SHORT TASK - In the listing that follows, the range to quote begins at the line that has "Continue the OpenSCAD" and ends after the line that has "and its weld"; quote it verbatim and add nothing.

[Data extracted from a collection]
........
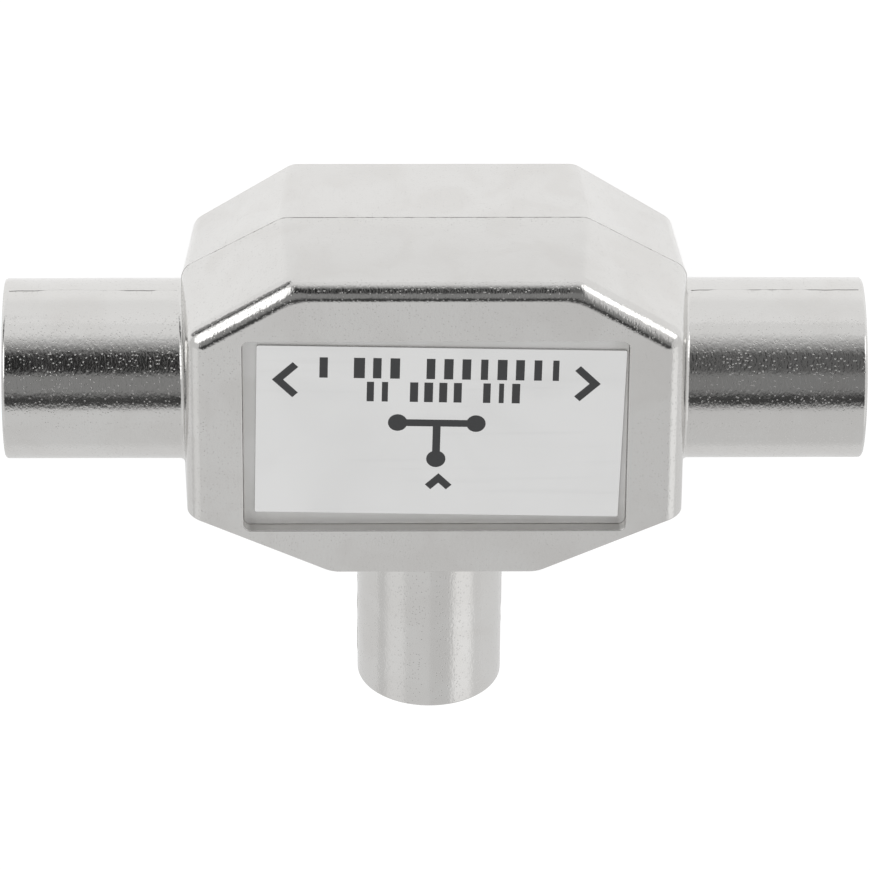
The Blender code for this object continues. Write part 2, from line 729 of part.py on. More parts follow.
def build_connectors(ports):
    """The insulators, contacts and solder joints of the three connectors."""
    polythene = finish("insulator plastic", (0.86, 0.86, 0.82), 0.45)
    brass = finish("plated brass", (0.8, 0.78, 0.74), 0.25, 1.0)
    solder = finish("solder", (0.62, 0.63, 0.64), 0.35, 1.0)

    for name, (connector, port) in ports.items():
        build_insulator(f"{name}_insulator", connector, port, polythene)
        build_solder_joint(f"{name}_solder_joint", connector, port, solder)
        if connector is SOCKET:
            build_socket_contact(f"{name}_contact", connector, port, brass)
        else:
            build_plug_pin(connector, port, brass)

    corner = (GROUND_SOLDER_INSET - BOARD_HALF_WIDTH, GROUND_SOLDER_RADIUS - BOARD_FOOT)
    solder_mound("ground_solder_joint", corner, GROUND_SOLDER_RADIUS, GROUND_SOLDER_HEIGHT, solder)


def build_splitter():
    """The whole splitter."""
    clear_scene()
    socket_axis = (0.0, 0.0, AXIS_HEIGHT)
    plug_axis = (PLUG_OFFSET, 0.0, AXIS_HEIGHT)
    ports = {
        "left_socket": (SOCKET, place_frame("left_port", socket_axis, (0.0, -math.pi / 2, 0.0))),
        "right_socket": (SOCKET, place_frame("right_port", socket_axis, (0.0, math.pi / 2, 0.0))),
        "plug": (PLUG, place_frame("plug_port", plug_axis, (math.pi / 2, 0.0, 0.0))),
    }
    build_housing(ports, finish("nickel-plated zinc", (0.73, 0.72, 0.71), 0.16, 1.0))
    build_lid(finish("lid metal", (0.72, 0.71, 0.7), 0.25, 1.0))
    build_label(finish("brushed foil", (0.78, 0.78, 0.78), 0.38, 1.0))
    build_connectors(ports)
    build_board(finish("board laminate", (0.55, 0.42, 0.2), 0.6))
    build_circuit()


build_splitter()
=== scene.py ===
"""Looks of a two-way coaxial splitter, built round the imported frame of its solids.

The splitter lies on its flat back. X runs from the left socket to the right one, Y away from the
plug, and Z up through the labelled face. Sizes are in metres unless a name says otherwise.
"""

import logging
import math
from dataclasses import dataclass, field
from enum import Enum
from typing import Callable, Iterable, Sequence

import bmesh
import bpy
from mathutils import Matrix, Vector


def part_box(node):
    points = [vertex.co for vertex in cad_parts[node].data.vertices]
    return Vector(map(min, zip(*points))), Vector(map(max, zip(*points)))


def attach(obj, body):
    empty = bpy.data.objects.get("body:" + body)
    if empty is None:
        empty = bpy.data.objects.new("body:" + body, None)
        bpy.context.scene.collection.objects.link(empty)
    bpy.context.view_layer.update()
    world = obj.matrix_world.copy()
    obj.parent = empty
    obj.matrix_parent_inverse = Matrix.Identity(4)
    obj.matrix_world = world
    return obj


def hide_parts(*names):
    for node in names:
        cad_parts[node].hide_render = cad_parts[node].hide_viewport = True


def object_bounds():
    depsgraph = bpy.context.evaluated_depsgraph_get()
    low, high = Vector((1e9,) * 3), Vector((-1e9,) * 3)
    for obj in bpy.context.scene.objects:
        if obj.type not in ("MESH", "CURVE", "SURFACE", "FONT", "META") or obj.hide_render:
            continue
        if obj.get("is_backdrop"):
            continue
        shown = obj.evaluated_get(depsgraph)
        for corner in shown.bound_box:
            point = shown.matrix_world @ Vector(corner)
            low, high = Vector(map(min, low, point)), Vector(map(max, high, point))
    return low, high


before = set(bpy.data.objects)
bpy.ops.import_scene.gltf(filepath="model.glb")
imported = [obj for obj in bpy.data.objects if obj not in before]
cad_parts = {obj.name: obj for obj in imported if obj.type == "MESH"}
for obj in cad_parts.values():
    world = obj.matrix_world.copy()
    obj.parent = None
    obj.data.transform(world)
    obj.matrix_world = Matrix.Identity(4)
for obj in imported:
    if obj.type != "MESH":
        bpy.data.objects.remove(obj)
CAD_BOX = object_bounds()

MM = 0.001
WELD_DISTANCE = 0.0005 * MM
OVERSHOOT = 1.0 * MM
SMOOTH_ANGLE = math.radians(28)
BODY = "root"
log = logging.getLogger("splitter")

Point = tuple[float, float]


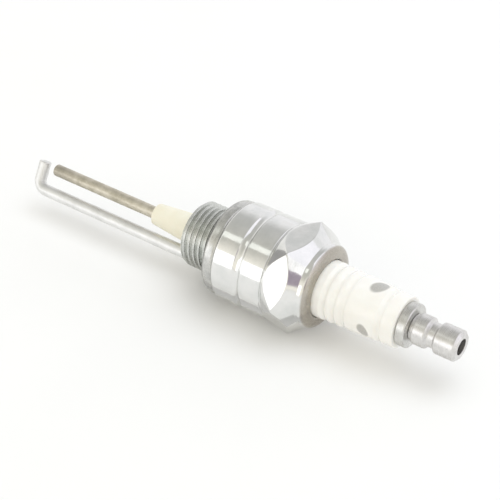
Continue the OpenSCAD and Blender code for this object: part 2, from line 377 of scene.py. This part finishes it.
def build_gasket():
    """Folded sheet ring with round outer folds, a rolled inner edge and the open seam on its back face."""
    inner_r = THREAD_R - 0.35
    back = GASKET_END_X
    return turned("gasket_ring", [
        (GASKET_X + 0.5, inner_r, 0.2),
        (GASKET_X + 0.22, inner_r + 0.35, 0.2),
        (GASKET_X + 0.22, inner_r + 0.85, 0.15),
        (GASKET_X, inner_r + 1.15, 0.2),
        (GASKET_X, GASKET_R, 1.25),
        (back, GASKET_R, 1.25),
        (back, inner_r + 1.3, 0.18),
        (back - 0.42, inner_r + 1.2, 0.08),
        (back - 0.42, inner_r + 0.85, 0.08),
        (back, inner_r + 0.75, 0.18),
        (back, inner_r, 0.3),
    ], ring=True, columns=160)


# ---------------------------------------------------------------- ground rod and its weld

def rod_side():
    """Unit direction from the plug's axis to the ground rod, and the distance between them.
    The rod touches the low sides of its CAD node's box."""
    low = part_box("ground_electrode")[0] / MM
    to_rod = Vector((0, low.y + ROD_R, low.z + ROD_R))
    return to_rod.normalized(), to_rod.length


def tube(name, path, radii, sides=48):
    """Round tube of varying radius along a path in the plane of X and the rod's side, closed at both ends.
    Path points are (x, distance from the plug's axis, heading in radians from +X towards the rod's side)."""
    side, _ = rod_side()
    across = Vector((1, 0, 0)).cross(side)
    vertices, faces = [], []
    for (x, out, heading), radius in zip(path, radii):
        centre = Vector((x, 0, 0)) + side * out
        normal = Vector((-math.sin(heading), 0, 0)) + side * math.cos(heading)
        for k in range(sides):
            a = 2 * math.pi * k / sides
            vertices.append(centre + (normal * math.cos(a) + across * math.sin(a)) * radius)
    for i in range(len(path) - 1):
        a, b = i * sides, (i + 1) * sides
        faces += [(a + k, a + (k + 1) % sides, b + (k + 1) % sides, b + k) for k in range(sides)]
    for ring, end in ((0, path[0]), (len(path) - 1, path[-1])):
        vertices.append(Vector((end[0], 0, 0)) + side * end[1])
        pole = len(vertices) - 1
        faces += [(pole, ring * sides + k, ring * sides + (k + 1) % sides) for k in range(sides)]
    return mesh_object(name, vertices, faces)


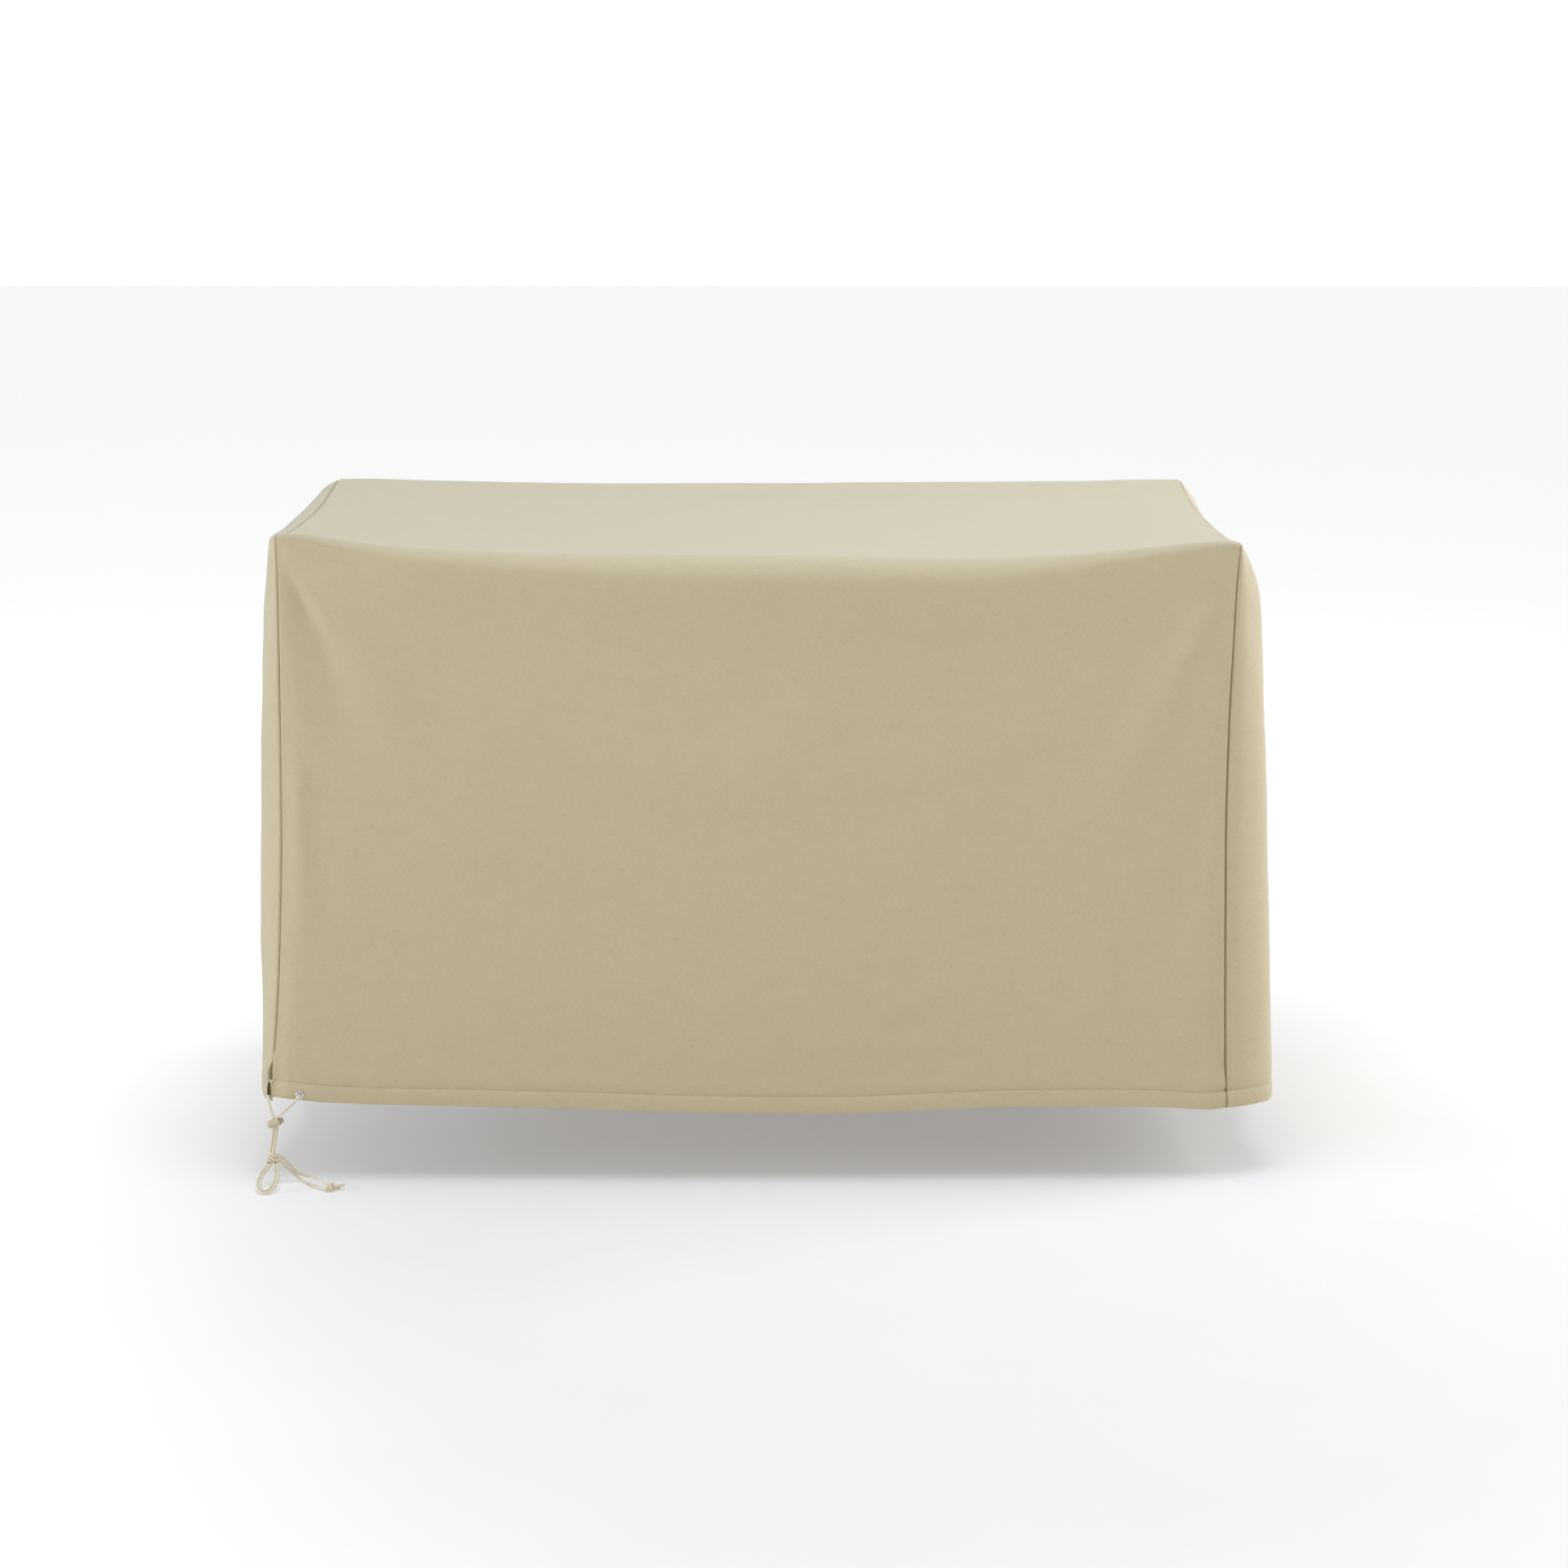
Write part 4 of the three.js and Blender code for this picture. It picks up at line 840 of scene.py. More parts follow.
def end_panel(which, q, t):
    """An end: q runs from its front seam to its back seam, t from its hem to its top seam at 1.5."""
    q, t = np.broadcast_arrays(np.asarray(q, float), np.asarray(t, float))
    a, out = (0.0, -1) if which == "left" else (1.0, 1)
    one = np.ones_like(q)
    front, back, over = long_panel(a * one, t), long_panel(a * one, 5 - t), long_panel(a * one, 1.5 + 2 * q)
    f_top, b_top, f_hem, b_hem = (long_panel(a, v) for v in (1.5, 3.5, 0.0, 5.0))
    deep = (over[..., 1] - f_top[1]) / (b_top[1] - f_top[1])
    high = (front[..., 2] - f_hem[2]) / (f_top[2] - f_hem[2])
    d, h = deep[..., None], high[..., None]
    under = mix(f_hem, b_hem, d)
    under[..., 2] += read(END_HEM, "deep", which, deep)
    p = mix(front, back, d) + mix(under, over, h) - mix(mix(f_hem, b_hem, d), mix(f_top, b_top, d), h)
    from_front, from_back = deep * (b_top[1] - f_top[1]), (1 - deep) * (b_top[1] - f_top[1])
    below = over[..., 2] - p[..., 2]
    p[..., 0] += out * stand_out(which, below, from_front, from_back)
    for i, side_ in enumerate(END_FOLDS["side"]):
        if side_ != which:
            continue
        at = mix(END_FOLDS["bottom"][i], END_FOLDS["top"][i], high)
        p[..., 0] += (out * END_FOLDS["high"][i] * bell((deep - at) / END_FOLDS["wide"][i])
                      * smooth(below / 260) * smooth(from_front / 90) * smooth(from_back / 90))
    if which == "left":
        up = p[..., 2] - f_hem[2]
        opened = smooth((SLIT_HEIGHT - up) / SLIT_OPENS) * (1 - smooth(from_front / 45))
        p[..., 0] -= SLIT_WIDTH * opened
        p[..., 1] += 3 * opened
        p[..., 2] -= SLIT_DROP * opened * (1 - smooth(up / SLIT_HEIGHT))
    return p


# ---------------------------------------------------------------- fine relief
def noise2(u, v, cell, seed):
    """Smooth seeded noise from -1 to 1."""
    lattice = np.random.default_rng(seed).uniform(-1, 1, (128, 128))
    x, y = np.asarray(u, float) / cell + 40.3, np.asarray(v, float) / cell + 51.7
    i, j = np.floor(x).astype(int), np.floor(y).astype(int)
    fx, fy = x - i, y - j
    sx, sy = fx * fx * fx * (fx * (fx * 6 - 15) + 10), fy * fy * fy * (fy * (fy * 6 - 15) + 10)
    g = lambda a, b: lattice[a % 128, b % 128]
    return mix(mix(g(i, j), g(i + 1, j), sx), mix(g(i, j + 1), g(i + 1, j + 1), sx), sy)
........
SOLVED EXERCISE -
Continue the OpenSCAD and Blender code for this object: part 2, from line 377 of scene.py. This part finishes it.
def build_gasket():
    """Folded sheet ring with round outer folds, a rolled inner edge and the open seam on its back face."""
    inner_r = THREAD_R - 0.35
    back = GASKET_END_X
    return turned("gasket_ring", [
        (GASKET_X + 0.5, inner_r, 0.2),
        (GASKET_X + 0.22, inner_r + 0.35, 0.2),
        (GASKET_X + 0.22, inner_r + 0.85, 0.15),
        (GASKET_X, inner_r + 1.15, 0.2),
        (GASKET_X, GASKET_R, 1.25),
        (back, GASKET_R, 1.25),
        (back, inner_r + 1.3, 0.18),
        (back - 0.42, inner_r + 1.2, 0.08),
        (back - 0.42, inner_r + 0.85, 0.08),
        (back, inner_r + 0.75, 0.18),
        (back, inner_r, 0.3),
    ], ring=True, columns=160)


# ---------------------------------------------------------------- ground rod and its weld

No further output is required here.